People have been asking me to post recipes forever, but I’ve been very adamant about avoiding exactly that. It’s not that I don’t want to share my recipes with you, seriously that’s not it. If it was up to me, every single person would eat beautiful delicous food each day of their lives. That would probably first slightly increase global warming, but then we’d be so happy, we’d find a way to cool the planet and cure cancer within like 3 years.
The reason why I don’t post recipes is because…where do I start. My cooking process is a mess. I mean it works for me and it’s fun, but it’s a mess. The issue is while I’m cooking, I’m not following my steps carefully enough to the point where I can give you a description of how to succesfully replicate the dish, without messing up your ingredients. You have to understand, when I’m cooking I blast music, I dance, I don’t really measure stuff and I definitely don’t stick to other recipes…so yeah. It get’s tricky. I have a little red Moleskin that helps me keep track, but what I write down in there are more ‘food notes’ than actual recipes.
Regardless, today is the day I’m manning up. I payed more attention this time, because while I made these bad boys, I knew this was going to be too d e l i c i o u s not to share.
Apple Cinnamon Almond Macaroons (aka spend basically no time in the kitchen, get all of the praise)
- 100g (ca. 1/2 cups) blanched & ground almonds
- 100g sugar (if you are a responsible adult you use coconut sugar)

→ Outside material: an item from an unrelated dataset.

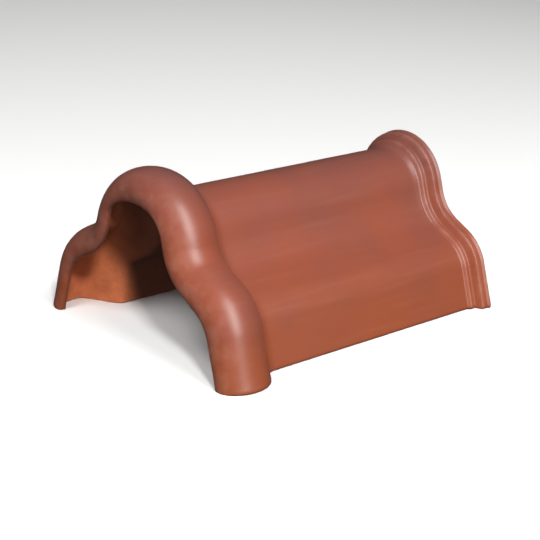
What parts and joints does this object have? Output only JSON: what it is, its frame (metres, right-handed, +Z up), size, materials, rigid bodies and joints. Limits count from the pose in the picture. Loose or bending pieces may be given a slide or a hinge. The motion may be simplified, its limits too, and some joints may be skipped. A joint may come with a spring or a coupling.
{
  "type": "decorative ridge tile",
  "caption": "Bell-profiled clay ridge tile with a hollow round hood at one end and a beaded spigot at the other, to cover and overlap along a roof ridge.",
  "frame": {"origin": "under the middle of the tile, on the plane that its underside rests on", "axes": "+X along the ridge from the hood to the spigot, +Y across the ridge, +Z up"},
  "size_m": [0.2974, 0.2492, 0.1416],
  "materials": {
    "fired_clay": "smooth terracotta with a soft satin sheen"
  },
  "bodies": {
    "root": {"ridge_tile": "fired_clay"}
  },
  "joints": []
}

- 2-3 egg whites (I used 3 medium sized ones)
- 2 tsp blanched sliced almonds
- 1 tbsp cinnamon
- 2/3 of an apple
Most of these ingredients you probably have at home already, plus this won’t take more than 30min max. So I just saved you money and time. You’re welcome. Also, chances are you have a lot of FWAs (friends with allergies)…okay I made that up but let’s not pretend everybody and their momma didn’t develop some sort of allergy in the last couple of years. Yet, instead of fighting it, I recommend you put your good friend hat on and remember their allergies. Trust me, they will appreciate it. These macaroons are gluten- and lactose free, so you’re covering a lot of ground here. If you use coconut sugar you can even offer these to a diabetic. Whuut? Yeah, pretty fucking amazing. Coconut sugar also packs a good amount of potassium, iron and magnesium. So we are all winning here. Sidenote: The almonds can always be replaced by hazelnuts as well.
Before you do anything, you should preheat the oven to 150°C (300°F). Start peeling the apple and dice it. The other third of the apple that’s left over, you start eating immediately because life is short. Throw the diced apples in a sauce pan with 2tbsp of sugar, 1tbsp of cinnamon and a few drops of water. Let it simmer on medium heat for ca. 5mins. You know the apples are ready when they have softened a bit but aren’t mushy yet. Set cinnamon’d apples aside and let cool.
Start whipping up the egg whites until their stiff, then slowly add the sugar and whip it some more. Now simply add the ground almonds as well as the sliced almonds and finally, the cinnamon’d apples. After you have mixed all the ingredients it’s up to you to decide wether you want them regular sized (makes ca. 16) or if you want to make more delicate smaller portions. Whatever you prefer, just remember to adjust baking time. I like them thicker, so we’re going with the regular size. Those have to stay in the oven for ca. 20min BUT maybe you’re oven is on steroids, so you you should always keep a close eye on them. They should be golden/slighty brown, crispy on the outside and still a little soft on the inside when you take them out.
As you can see this is a walk in the park. Even if you never bake anything and only use your oven to reheat pizza. You can do this. Bring them to a christmas party, dinner party or any other occasion and shine. Make someone happy. Shit, or just make them for yourself and make your day.